[What you need to do] Copy every line of the listing exactly.
start Given material
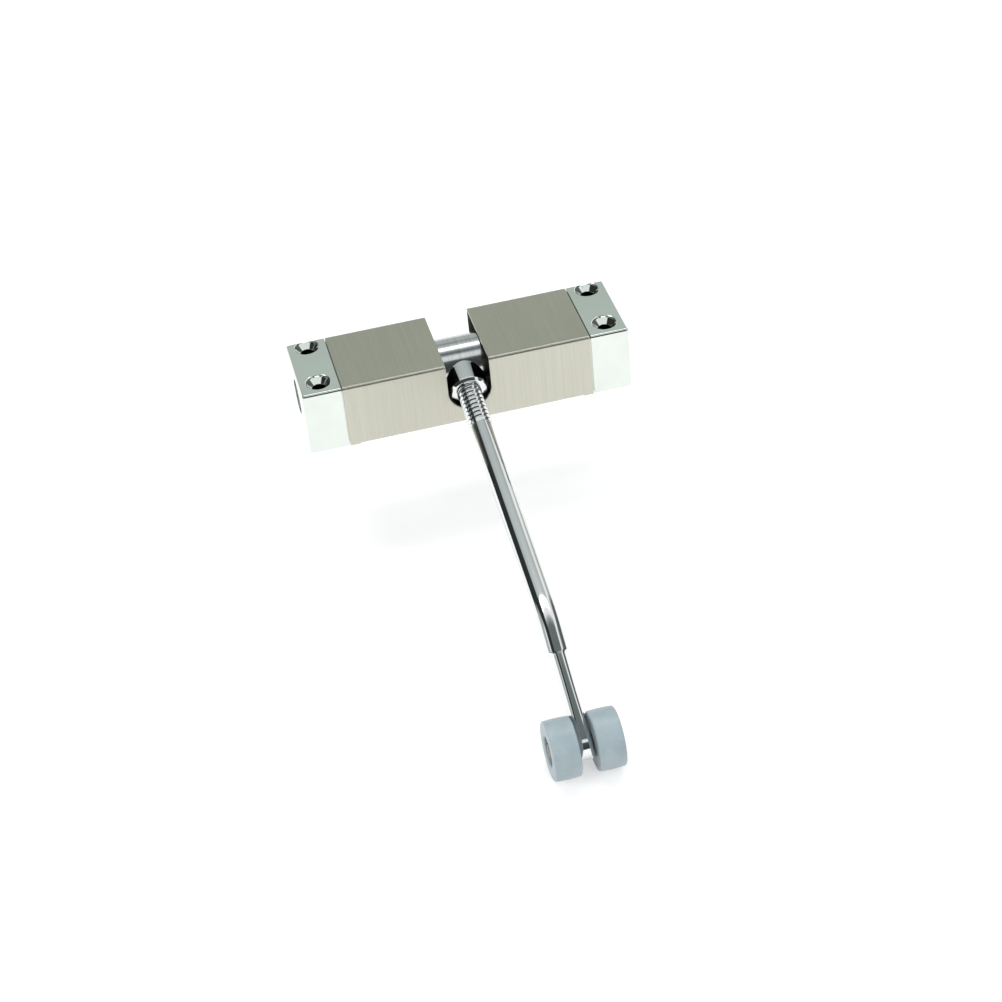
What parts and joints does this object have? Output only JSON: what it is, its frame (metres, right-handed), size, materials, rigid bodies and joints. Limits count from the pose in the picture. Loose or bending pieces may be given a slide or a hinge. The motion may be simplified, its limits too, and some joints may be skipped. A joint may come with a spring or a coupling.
{
  "type": "door closer",
  "caption": "Small surface-mounted spring door closer: box body with a slotted cover between two end caps, and a cranked rod arm that ends in a pair of rollers.",
  "frame": {"origin": "centre of the mounting face, midway between the end caps", "axes": "+X along the body to the adjuster end, -Y is the side the arm points to at rest, +Z out of the mounting face"},
  "size_m": [0.096, 0.1488, 0.0547],
  "materials": {
    "brushed_cover": "stainless sheet with a straight brushed grain",
    "chrome": "polished bright plating",
    "plain_steel": "bright zinc-plated steel",
    "dark_steel": "black oxide spring steel",
    "spring_steel": "oiled spring wire",
    "bronze": "sintered bronze",
    "satin_zinc": "turned satin plating",
    "nylon": "satin moulded nylon"
  },
  "bodies": {
    "housing": {"cover": "brushed_cover", "left_end_cap": "chrome", "right_end_cap": "chrome", "base_plate": "plain_steel", "left_cap_screws": "plain_steel", "right_cap_screws": "plain_steel", "spring_anchor": "plain_steel", "left_bush": "bronze", "adjuster_lock_screw": "dark_steel", "left_torsion_spring": "spring_steel", "right_torsion_spring": "spring_steel"},
    "adjuster": {"tension_adjuster": "plain_steel", "right_bush": "bronze"},
    "arm": {"spindle": "satin_zinc", "arm_collar": "chrome", "arm_rod": "chrome", "roller_axle": "plain_steel", "left_axle_washer": "plain_steel", "right_axle_washer": "plain_steel", "left_axle_clip": "dark_steel", "right_axle_clip": "dark_steel"},
    "left_roller": {"left_roller": "nylon"},
    "right_roller": {"right_roller": "nylon"}
  },
  "joints": [
    {"name": "arm_swing", "type": "hinge", "parent": "housing", "child": "arm", "pos_m": [0, 0, 0.011], "axis": [-1, 0, 0], "range_deg": [0, 203], "stiffness_Nm_per_rad": 0.5, "springref_deg": -85.94, "deforming": ["left_torsion_spring", "right_torsion_spring"]},
    {"name": "left_roller_spin", "type": "hinge", "parent": "arm", "child": "left_roller", "pos_m": [-0.006, -0.1267, -0.02654], "axis": [-1, 0, 0], "continuous": true},
    {"name": "right_roller_spin", "type": "hinge", "parent": "arm", "child": "right_roller", "pos_m": [0.006, -0.1267, -0.02654], "axis": [-1, 0, 0], "continuous": true},
    {"name": "tension_adjust", "type": "hinge", "parent": "housing", "child": "adjuster", "pos_m": [0.04, 0, 0.011], "axis": [-1, 0, 0], "range_deg": [0, 270]}
  ]
}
end Given material
[Written solution]
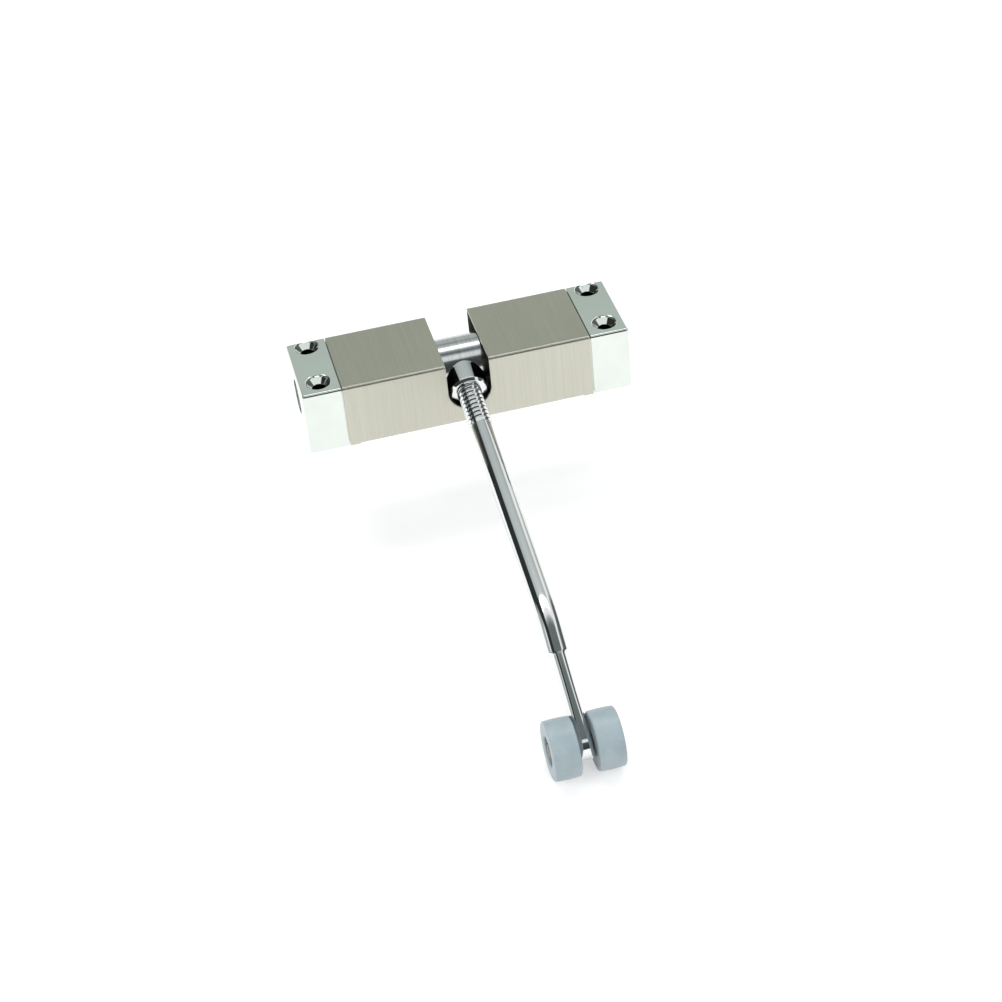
What parts and joints does this object have? Output only JSON: what it is, its frame (metres, right-handed), size, materials, rigid bodies and joints. Limits count from the pose in the picture. Loose or bending pieces may be given a slide or a hinge. The motion may be simplified, its limits too, and some joints may be skipped. A joint may come with a spring or a coupling.
{
  "type": "door closer",
  "caption": "Small surface-mounted spring door closer: box body with a slotted cover between two end caps, and a cranked rod arm that ends in a pair of rollers.",
  "frame": {"origin": "centre of the mounting face, midway between the end caps", "axes": "+X along the body to the adjuster end, -Y is the side the arm points to at rest, +Z out of the mounting face"},
  "size_m": [0.096, 0.1488, 0.0547],
  "materials": {
    "brushed_cover": "stainless sheet with a straight brushed grain",
    "chrome": "polished bright plating",
    "plain_steel": "bright zinc-plated steel",
    "dark_steel": "black oxide spring steel",
    "spring_steel": "oiled spring wire",
    "bronze": "sintered bronze",
    "satin_zinc": "turned satin plating",
    "nylon": "satin moulded nylon"
  },
  "bodies": {
    "housing": {"cover": "brushed_cover", "left_end_cap": "chrome", "right_end_cap": "chrome", "base_plate": "plain_steel", "left_cap_screws": "plain_steel", "right_cap_screws": "plain_steel", "spring_anchor": "plain_steel", "left_bush": "bronze", "adjuster_lock_screw": "dark_steel", "left_torsion_spring": "spring_steel", "right_torsion_spring": "spring_steel"},
    "adjuster": {"tension_adjuster": "plain_steel", "right_bush": "bronze"},
    "arm": {"spindle": "satin_zinc", "arm_collar": "chrome", "arm_rod": "chrome", "roller_axle": "plain_steel", "left_axle_washer": "plain_steel", "right_axle_washer": "plain_steel", "left_axle_clip": "dark_steel", "right_axle_clip": "dark_steel"},
    "left_roller": {"left_roller": "nylon"},
    "right_roller": {"right_roller": "nylon"}
  },
  "joints": [
    {"name": "arm_swing", "type": "hinge", "parent": "housing", "child": "arm", "pos_m": [0, 0, 0.011], "axis": [-1, 0, 0], "range_deg": [0, 203], "stiffness_Nm_per_rad": 0.5, "springref_deg": -85.94, "deforming": ["left_torsion_spring", "right_torsion_spring"]},
    {"name": "left_roller_spin", "type": "hinge", "parent": "arm", "child": "left_roller", "pos_m": [-0.006, -0.1267, -0.02654], "axis": [-1, 0, 0], "continuous": true},
    {"name": "right_roller_spin", "type": "hinge", "parent": "arm", "child": "right_roller", "pos_m": [0.006, -0.1267, -0.02654], "axis": [-1, 0, 0], "continuous": true},
    {"name": "tension_adjust", "type": "hinge", "parent": "housing", "child": "adjuster", "pos_m": [0.04, 0, 0.011], "axis": [-1, 0, 0], "range_deg": [0, 270]}
  ]
}